Congratulations man. There is no better feeling than figuring it out. Well done.

Bill Dufour
02-18-2018, 12:31 PM
I'll keep you posted - I'm sure I'll need more advice. (Will try the light bulb trick too - thank you.)

Fred[/QUOTE]

heating a bearing is a interesting option but probably not needed on any woodworking machine. heating will expand the inner bore and the outer diameter at the same time. But heating a bore will expand it as well. Overheating a bearing will fry the grease out.
Bill D

Frederick Skelly
02-18-2018, 1:14 PM
Guys,
I got the new bearings - they are National # 203S. [Edit: The box says 203SS but the bearing says 203S.] The originals just said Taiwan and 6203LU. The caliper shows same ID and OD. They are sealed. Any reason to think these are not the same part?

Is there a proper order to reassemble this? I'm thinking install one bearing into the housing, then tap the shaft into that bearing. (The end with the screw in the pictures.) l I like that because the end of the shaft needs to be flush with that bearing - and it's only a short distance to go. These two steps leave the first bearing seated in the housing and the shaft installed in the inner race of that bearing.

Then, I will tap the other bearing onto the far end of that shaft about 1". Then gently tap it the rest of the way until the 2nd bearing seats in the housing. (I thought about installing both bearings in the housing first, then tapping the shaft thru both. But my gut says that isn't the way to go. I don't know why.)

Thanks very much.
Fred

lowell holmes
02-18-2018, 1:32 PM
https://www.ereplacementparts.com/jet-hbs1018w-414473-horizontal-band-saw-parts-c-32652_32684_154794.html

https://www.ereplacementparts.com/jet-j8201-414500-inch-vertical-band-saw-parts-c-32652_32684_154833.html
They have it all.

Jeff Heath
02-18-2018, 5:08 PM
I thought the name was familiar. I wonder if it's the same Robert Vaughan that wrote many great articles in Fine Woodworking on bandsaw tuning/repair?

That's the guy, and none finer walking this earth.

Frederick,

Glad you got it worked out. When pressing new bearings on a shaft, you want to apply pressure on the inside race only. When pressing bearings inside a bore, like a bandsaw wheel hub, that thought is reversed, and applying pressure only on the outer race.

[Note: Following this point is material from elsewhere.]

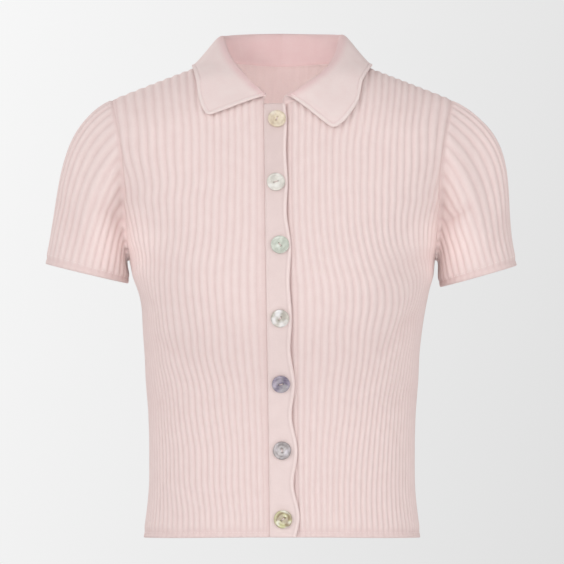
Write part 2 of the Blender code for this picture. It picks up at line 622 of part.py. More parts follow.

Pressing on the inner race of a bearing into a bore, like the inside hub of a bandsaw wheel, or any other application, can result in premature failure of the bearing. I just thought it was worth taking the time to mention it in this thread, even if it seems obvious.

Cheers.

Bill Space
02-18-2018, 5:34 PM
That's the guy, and none finer walking this earth.

Frederick,

Glad you got it worked out. When pressing new bearings on a shaft, you want to apply pressure on the inside race only...

Cheers.

Jeff, I think you meant the outside race...

edit: Whoops...I thought the bearings were going into the housing first...so my apologies if I misunderstood...But if the bearing went on the shaft first...confused now...:)

Jeff Heath
02-18-2018, 6:54 PM
All good. :D I believe we are on the same page.

Frederick Skelly
02-18-2018, 7:21 PM
I got the bearings in and the shaft inserted. I was pleased. After I cleaned the corrosion inside the housing, those bearings tapped in easily with no press required! THEN, I saw the two spacers still sitting on the saw. Imagine my expletives.

So I carefully took it apart, installed the two spacers on the shaft and then put it back together. As I was about to install the housing containing the shaft and bearings on the saw, I saw that I put a small dent in the metal seal on each of the bearings. (Sigh - not gentle enough Mr. Skelly. That seal is probably leaky now.) But I turned the shaft carefully and feel no binding - it turns very smoothly. So I put her back together and she runs beautifully. I'm still throwing that lower tire, but I'll order new tires tomorrow to fix that. I needed the bearings regardless.

With all these "installation adventures" I don't expect to get the normal lifetime on these bearings. As someone noted above, installation issues and sawdust penetration are common failure modes, and I'll probably some of both. But you know what? I'm really glad I did this. I needed to learn how. And when they fail again, I know how to fix them and what dopey stuff not to do.

Today was a fun day. :) Thanks to all of you for teaching me!

Best wishes,
Fred

Jeff Heath
02-18-2018, 8:02 PM
Good job, Fred. Don't sweat the small stuff. If they go bad in 10 years, you can do them again then.

Now it's time to tackle something really fun, like rebuilding a 30" planer!

Frederick Skelly
02-18-2018, 8:21 PM
Thanks Jeff! :)

Bruce Wrenn
02-18-2018, 8:31 PM
It pays to buy Japanese or U.S. made bearings over Chinese bearings.
The quality of the grease in a better made bearing adds years to it's service.Is this an opinion, or do you have any proof? The reason I ask is on my daughter's car, a $17.00 NAPA (not made in China) bearing failed in less than 10K miles. The $1.99 Chinese special from Fastenal now has over 300K miles on it. The Big Bearing Store used to have "How Ball Bearings are Made" on their web site. Interesting reading.

Jeff Ramsey
02-18-2018, 9:07 PM
WTG Fred. You're now an official bearing replacer. You may get long life from those bearings even with the "dimple". It should run like a champ with new tires.